The pond-building puzzle is strong. Because surrounding koi with water doubles their value, the game pushes you toward creating enclosed spaces rather than wide, open ponds. Early mistakes are hard to fully undo, and that gives the game some bite. It’s not punishing, but it does reward planning more than improvisation.
The shared card row creates more tension than we expected. Choosing when not to take a card is often just as important as choosing which one to take. That single decision ends up doing a lot of the work.
We’d strongly suggest using goals once you know the basics. Without them, Koi is fine but a bit flat. With them, the game gets more direction and more moments where timing really matters. The variety helps the game avoid feeling samey.


Our thoughts
Honestly, Koi feels very close to Bonsai. If you’ve played that, this will feel familiar very quickly. Same general flow, same pace, same focus on building something personal without direct conflict. If you didn’t enjoy Bonsai, Koi probably won’t change your mind.

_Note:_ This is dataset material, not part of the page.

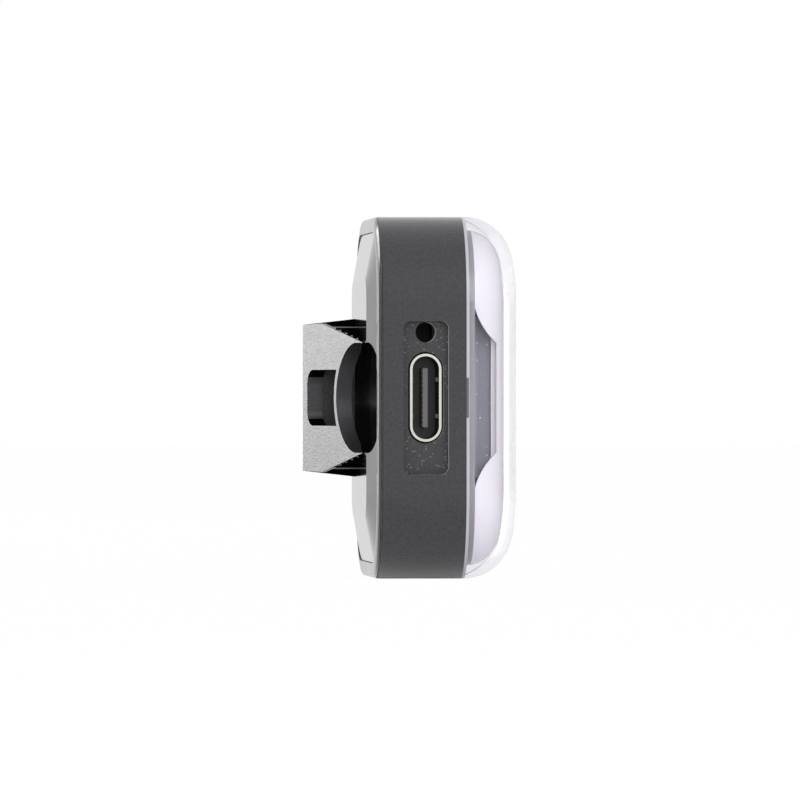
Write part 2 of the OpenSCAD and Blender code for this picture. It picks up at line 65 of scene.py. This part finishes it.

What Koi adds is more to manage from turn to turn. There’s money to think about, more timing pressure, and more chances to line things up for a bigger turn. That’s a positive for players who enjoy planning turns in advance, but it also means the game can feel a bit swingy when things line up for someone else and not for you.
You never really interact directly with each other’s ponds. The tension comes from the cards, koi, and goals instead. The structure will feel familiar as well, with tile placement, personal boards, and a shared card row shaping the game. It makes the whole thing easy to fall into, especially if you like games where you mostly focus on your own space.
For us, Koi works best when you let it unfold at its own pace. It rewards paying attention and making small decisions at the right moment, and it’s satisfying to see a pond slowly come together in a way that makes sense. By the time scoring starts, you usually care more than you expected. And that’s usually a good thing, all things considered.
📝 We received a copy of the game from DV Games.